Once Upon a Time in the 80s: Box Office Boom (Part 5 of 17)

This is a recapitulation of a paper I wrote in film school, and had previously posted on another site. It’s being re-posted here in periodic installments. You can read parts one, two, three and four here.

A very likely reason for the love-affair of the studio with the sequel is that the Blockbuster Mentality was in full force. A hit was a smash and a bomb blew up in your face. Ticket prices were up and so were budgets, but even with all that taken into account there was an increase in the size of the Blockbuster Film.


1989 was a watershed year when the Blockbuster Mentality finally came to some kind of fruition. In that same year the top 10 all earned $100 million with Parenthood bringing home that exact amount. In 1989 viewership rose 16.4% percent from the year before with Batman, The Little Mermaid and Honey, I Shrunk the Kids being amongst notable original hits (i.e. non-sequels) and sequels also proved successful with Indiana Jones and the Last Crusade, Lethal Weapon 2 and Back to the Future part II. Having seen most of these films I do believe them for the most part to be very well done, unlike much of the trash that lines the top of the box office today. And through the 80s as a whole despite an increase in prices by 48% attendance also rose 24%.

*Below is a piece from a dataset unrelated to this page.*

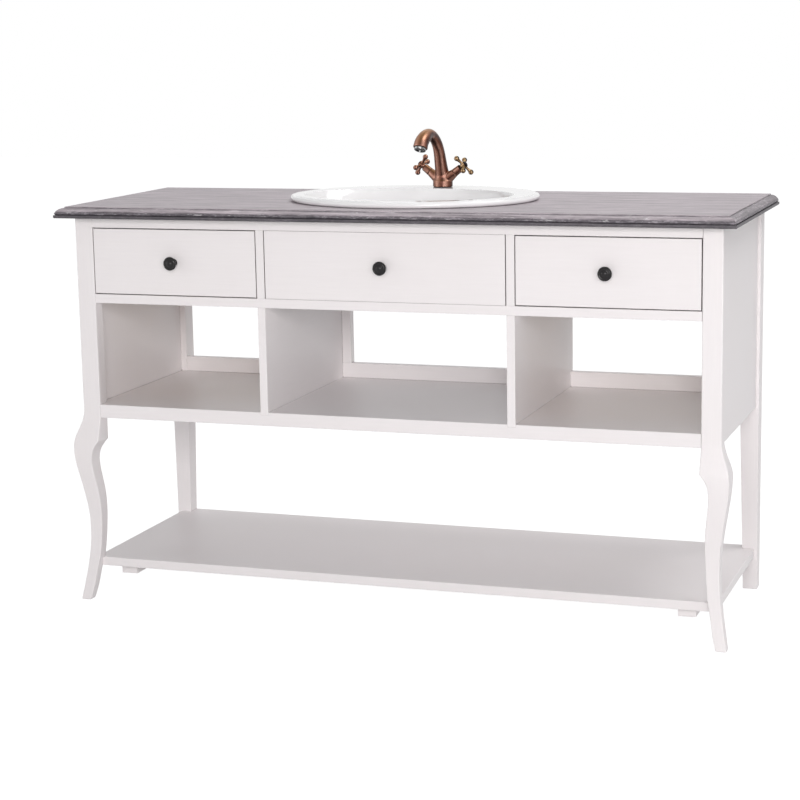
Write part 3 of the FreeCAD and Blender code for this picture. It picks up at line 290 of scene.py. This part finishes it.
def blend_colours(tree, factor, first, second):
    """Mix two colours, each a link or a tuple."""
    item = add(tree, "Mix", data_type="RGBA")
    sockets = {"Factor_Float": factor, "A_Color": first, "B_Color": second}
    for socket in item.inputs:
        value = sockets.get(socket.identifier)
        if isinstance(value, tuple):
            socket.default_value = (*value, 1)
        elif value is not None:
            tree.links.new(value, socket)
    return item.outputs[2]


def calculate(tree, kind, first, second=0.0, third=0.0):
    return add(tree, "Math", {0: first, 1: second, 2: third}, operation=kind).outputs[0]


def multiply(tree, first, second):
    return calculate(tree, "MULTIPLY", first, second)


def share_out(tree, first, second, share):
    """Two values added up, the first by its share and the second by the rest."""
    return calculate(tree, "MULTIPLY_ADD", first, share, multiply(tree, second, 1 - share))


def to_share(tree, value):
    """A value between -1 and 1 as one between 0 and 1."""
    return calculate(tree, "MULTIPLY_ADD", value, 0.5, 0.5)


def step_up(tree, value, start, end):
    """0 below the start, 1 above the end and smooth between."""
    return add(tree, "MapRange", {"Value": value, "From Min": start, "From Max": end},
               interpolation_type="SMOOTHSTEP").outputs[0]


def bump(tree, shader, height, distance, strength):
    item = add(tree, "Bump", {"Height": height, "Distance": distance, "Strength": strength})
    tree.links.new(item.outputs[0], shader.inputs["Normal"])


# Camera, floor and light

def make_camera():
    """Camera at the photograph's place, looking along +Y before it is turned."""
    yaw, pitch, roll = CAMERA_YAW, CAMERA_PITCH, CAMERA_ROLL
    level_share = math.cos(pitch)
    ahead = Vector((-math.sin(yaw) * level_share, math.cos(yaw) * level_share, math.sin(pitch)))
    level = Vector((math.cos(yaw), math.sin(yaw), 0))
    above = level.cross(ahead)
    right = math.cos(roll) * level + math.sin(roll) * above
    up = math.cos(roll) * above - math.sin(roll) * level
    data = bpy.data.cameras.new("camera")
    data.sensor_width = SENSOR
    data.lens = SENSOR * FOCAL_SHARE
    camera = bpy.data.objects.new("camera", data)
    scene.collection.objects.link(camera)
    turn = Matrix((right, up, -ahead)).transposed().to_4x4()
    camera.matrix_world = Matrix.Translation(CAMERA_PLACE) @ turn
    scene.camera = camera


def make_lamp(name, place, size, power, colour):
    """Square soft light that looks at the stand."""
    data = bpy.data.lights.new(name, "AREA")
    data.size = size
    data.energy = power
    data.color = colour
    lamp = bpy.data.objects.new(name, data)
    scene.collection.objects.link(lamp)
    lamp.location = place
    sight = Vector(LAMP_TARGET) - Vector(place)
    lamp.rotation_euler = sight.to_track_quat("-Z", "Y").to_euler()


def seen_directly(tree):
    """1 for camera, glossy and transmission rays."""
    path = add(tree, "LightPath").outputs
    either = calculate(tree, "MAXIMUM", path["Is Camera Ray"], path["Is Glossy Ray"])
    return calculate(tree, "MAXIMUM", either, path["Is Transmission Ray"])


def make_world():
    """Plain pale surroundings, pure white where the camera or a mirror sees them."""
    world = bpy.data.worlds.new("studio")
    scene.world = world
    world.use_nodes = True
    tree = world.node_tree
    tree.nodes.clear()
    soft = add(tree, "Background", {"Color": SKY, "Strength": SKY_STRENGTH})
    white = add(tree, "Background", {"Color": WHITE, "Strength": 1.0})
    mix = add(tree, "MixShader", {0: seen_directly(tree), 1: soft.outputs[0], 2: white.outputs[0]})
    add(tree, "OutputWorld", {"Surface": mix.outputs[0]})


def make_floor():
    """Pale floor that shows white and keeps the object's shadow."""
    reach = FLOOR_REACH
    corners = [(-reach, -reach, 0), (reach, -reach, 0), (reach, reach, 0), (-reach, reach, 0)]
    mesh = bpy.data.meshes.new("floor")
    mesh.from_pydata(corners, [], [(0, 1, 2, 3)])
    floor = bpy.data.objects.new("floor", mesh)
    scene.collection.objects.link(floor)
    material = bpy.data.materials.new("floor")
    material.use_nodes = True
    tree = material.node_tree
    tree.nodes.clear()
    paper = add(tree, "BsdfDiffuse", {"Color": grey(FLOOR_PAPER)})
    glow = add(tree, "Emission", {"Color": WHITE, "Strength": FLOOR_GLOW})
    shadow = add(tree, "BsdfDiffuse", {"Color": grey(FLOOR_SHADOW)})
    lit = add(tree, "AddShader", {0: glow.outputs[0], 1: shadow.outputs[0]})
    mix = add(tree, "MixShader", {0: seen_directly(tree), 1: paper.outputs[0], 2: lit.outputs[0]})
    add(tree, "OutputMaterial", {"Surface": mix.outputs[0]})
    mesh.materials.append(material)


# Finishes

def make_paint(name, grain):
    """Satin off-white paint over wood: brush marks, soft clouding and painted shade in its nooks.
    """
    material, tree, shader = new_material(name, IOR=PAINT_IOR)
    strokes = noise(tree, position(tree, grain), *PAINT_STROKES)
    cloud = noise(tree, position(tree), *PAINT_CLOUD)
    tone = blend_colours(tree, strokes, *PAINT_TONES)
    tone = blend_colours(tree, ramp(tree, cloud, CLOUD_STOPS), tone, CLOUD_TONE)
    # Painted shade: occlusion darkens the paint in narrow gaps and inner corners
    nook = add(tree, "AmbientOcclusion", {"Distance": NOOK_REACH}, samples=NOOK_SAMPLES)
    nook_shade = ramp(tree, nook.outputs["AO"], NOOK_SHADE_STOPS)
    tone = blend_colours(tree, nook_shade, tone, NOOK_SHADE_TONE)
    tree.links.new(tone, shader.inputs["Base Color"])
    tree.links.new(ramp(tree, strokes, PAINT_ROUGHNESS), shader.inputs["Roughness"])
    bump(tree, shader, strokes, *PAINT_RELIEF)
    return material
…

With the youth of America being the power at the box office in the 80s, and the appeal of the cinema being eternal, attendance never really took a hit but every attempt was made by the studios to conquer this audience. There was also an attempt made to conquer the adults who were too busy watching The Cosby Show. Something went terribly right in 1989 because we never had seen so many sequels work in such a big way. The size and scale of major motion pictures also have never looked back. While the 80s were big on gigantic budgets they would really kick into high gear in the latter part of the decade. Just one example being Who Framed Roger Rabbit costing $70 million to produce and grossing $392 million worldwide. With these kind of success stories the studios were ever more tempted to throw money at their one guarantee and sit to wait for their investment to multiply.


This strategy has ultimately lead to the further deterioration of whatever is left of the studios but it has helped to create the true blockbuster because when a film’s a hit now it’s truly a hit; meaning it has to make loads and loads of money to go anywhere.
 It does seem, however, that trying to make a huge score on a more modest budget is less a part of the game now.